Questo è uno di quegli argomenti borderline, che stanno sul filo del rasoio tra il non abusarne perché l’unico risultato sarebbe svilirlo e il doverne parlare tanto e a fondo, per sradicare il marcio a colpi di discussioni.

Il fatto è questo: c’è una sorta di clima intorno a come viene percepito il motorsport, una sorta di gas invisibile, basato, senza giri di parole, sul chi ce l’ha più lungo, perdonatemi la scarsa finezza, non fa per me. Quella orgogliosa convinzione che donne e motori vanno bene insieme solo se lei sta seduta sul sedile posteriore o distesa in posa sul cofano. Ecco, così è estremizzato, ma da qualche punto dovevo partire: stiamo già a 800 parole e ancora non avete capito dove voglio andare a parare.

Voi adesso potete mettervi una mano sul cuore e giurare che mai, voi mai, avete pensato queste cose, che davanti alla legge e alle stronzate dette in telecronaca siamo tutti uguali, che il tifo vale lo stesso per tutti, che non giudichereste mai nessuno.

Eppure io vorrei dirvi che dobbiamo stare attenti tutti, me compresa, perché le pieghe di questo argomento sono problematiche e diventano, in veloci momenti, ben visibili.

Ognuno ha la facoltà di dire e fare le cose che vuole, ma adesso vorrei invitarvi a pensare ad una cosa. Ci sono battutine e parole che fanno ridere, sono uno scherzo, fino a che, dopo mesi o anni durante i quali vengono ripetute allo sfinimento, semplicemente non lo sono più, non sono più divertenti. Da un determinato momento in poi iniziano a infastidire. Non perché hanno una scadenza come lo yogurt e nemmeno, di questo sono sicura, perché sono nate con cattive intenzioni o sono, di per sé, offensive. Il motivo è uno secondo me: ci sono concetti, idee, epiteti, etichette che, una volta affibbiate alle persone, si cristallizzano, si fossilizzano, e facendolo tendono a cambiare la loro natura e ad acquisire significati svilenti. Tanto che poi quando verranno usati assumeranno quella connotazione negativa che associamo alla derisione, specialmente se si tratta di vezzeggiativi declinati al femminile.

Siamo tutti un poco “pesanti” quando percepiamo che quello che diciamo o pensiamo non viene davvero preso sul serio per motivi che non dipendono da noi, di certo “non sappiamo farci una risata” e “non stiamo agli scherzi” se adesso ridere e scherzare significa essere incapaci di affrontare un disagio altrui.

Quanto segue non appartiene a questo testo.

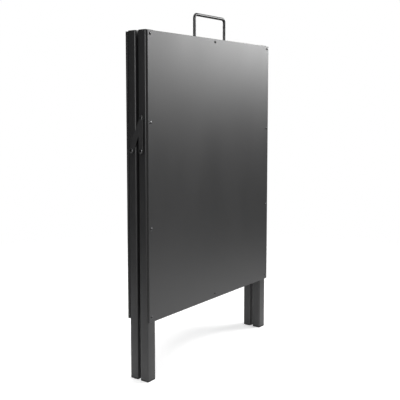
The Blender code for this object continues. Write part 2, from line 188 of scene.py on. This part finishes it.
def panel_board():
    """Graphite laminate: fine upright grain, faint wipe marks, and a blacker core at the edges."""
    colour = (0.0215, 0.0215, 0.0220)
    core = (0.004, 0.004, 0.004)
    roughness = 0.375
    shader = Shader("panel_laminate", roughness, IOR=1.5)
    parts = shader.plug(shader.add("SeparateXYZ"), Vector=shader.normal)
    facing = shader.math("ABSOLUTE", parts.outputs["Y"], 0.0)
    grain = shader.noise(1.0, 3.0, shader.stretched(900.0, 900.0, 14.0))
    cloud = shader.noise(5.0, 3.0)
    shade = shader.blend(shader.span(cloud, 0.3, 0.7, 0.0, 1.0),
                         shaded(colour, 0.94), shaded(colour, 1.06))
    lined = shader.blend(shader.span(grain, 0.35, 0.65, 0.0, 0.22), shade, shaded(colour, 1.35))
    faced = shader.blend(shader.span(facing, 0.35, 0.75, 0.0, 1.0), core, lined)
    shader.plug(shader.surface, Base_Color=faced)
    wipes = shader.noise(1.0, 4.0, shader.stretched(9.0, 9.0, 2.6))
    gloss = shader.span(wipes, 0.3, 0.7, roughness - 0.02, roughness + 0.02)
    edge = shader.span(facing, 0.35, 0.75, 0.25, 0.0)
    shader.plug(shader.surface, Roughness=shader.math("ADD", gloss, edge))
    shader.bumps((shader.noise(1500.0, 2.0), 0.000006), (grain, 0.000004))
    return shader.material


def moulded(name, level, roughness, depth):
    """Black plastic or rubber with a spark-eroded mould texture and scuffed edges."""
    shader = Shader(name, roughness, IOR=1.47)
    wear = shader.worn(0.0008, 250.0, 0.5)
    mottle = shader.span(shader.noise(60.0, 3.0), 0.3, 0.7, 0.0, 1.0)
    shade = shader.blend(mottle, grey(level * 0.85), grey(level * 1.2))
    shader.plug(shader.surface, Base_Color=shader.blend(wear, shade, grey(level * 3.0)))
    shader.plug(shader.surface, Roughness=shader.span(shader.noise(180.0, 2.0), 0.3, 0.7,
                                                      roughness - 0.06, roughness + 0.06))
    shader.bumps((shader.noise(1700.0, 3.0), depth))
    return shader.material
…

Il maschilismo è davvero un problema di tutti, è un problema soprattutto di chi non vuole capire che toglierlo di mezzo è un impegno quotidiano. Bisogna cambiare qualcosa, perché non sta migliorando niente, e bisogna iniziare dalle frasette, dalle battutine, dai “che ci fa, tanto non faccio male a nessuno scrivendo due parole in croce”, perché sono loro la base su cui questa montagna inamovibile è ancorata. Sono dettagli, sono un poco come quelle piccole smagliature nei collant, che all’inizio sono quasi invisibili e tu le indossi comunque pensando che non fa niente, tanto non si vedono, ma poi alla fine della serata ti ritrovi con uno strappo che va dal ginocchio alla caviglia e non c’è più niente da fare, li devi buttare. Devi agire prima, quando è solo un piccolo buco, quando puoi ancora ripararlo. È una metafora un poco tirata, ma calzante… No, non l’ho detto davvero.

Il Motorsport è nobile, ma è in difficoltà sotto questo aspetto. Non è colpa sua, forse non è colpa di nessuno, ma ci vuole impegno. Ed io credo sinceramente che nel nostro piccolo correggere, o per lo meno riconoscere, alcune inconsce convinzioni basilari sia la base su cui costruire, così come scrivere post su Twitter senza usare “le tifose di” come dispregiativo potrebbe per iniziare essere un gigantesco passo in avanti. Forse è utile riflettere sul fatto che commentare con malcelato godimento “non ti fare sentire da quelle” quando compare un post idiota su un pilota, su una squadra o su una situazione, non rende il post meno idiota e soprattutto non rende chi lo ha scritto meno viscido. Spostare l’attenzione su chi potrebbe “offendersi” per qualcosa che viene scritto o detto non dovrebbe mettere in ombra il contenuto del concetto espresso perché forse, e dico forse, è semplicemente lì che sta il problema. Ancora una volta giurate con la mano sul cuore di non avere mai pensato che “tanto è una ragazzina” quando avete ricevuto un commento risentito a qualcosa che avete scritto, o “che ne deve sapere” quando vi è stato puntualizzato qualcosa, giuratemelo e io me ne vado.

Credo che si tratti di qualcosa che va oltre frasi scritte e poi dimenticate, si tratta di continuare a dare nutrimento a quel mostro che cresce e cresce, e che forse non darà mai fastidio a noi, perché lo starà dando a qualcun altro. Non risentire nell’immediato di qualcosa che la nostra società ha di profondamente sbagliato non significa che quel problema non esiste.

Sembra un concetto difficile lo so, ma se ci pensate davvero è in realtà molto molto semplice e se non capite perché, mi dispiace dirvelo, ma abbiamo, o meglio avete, un problema.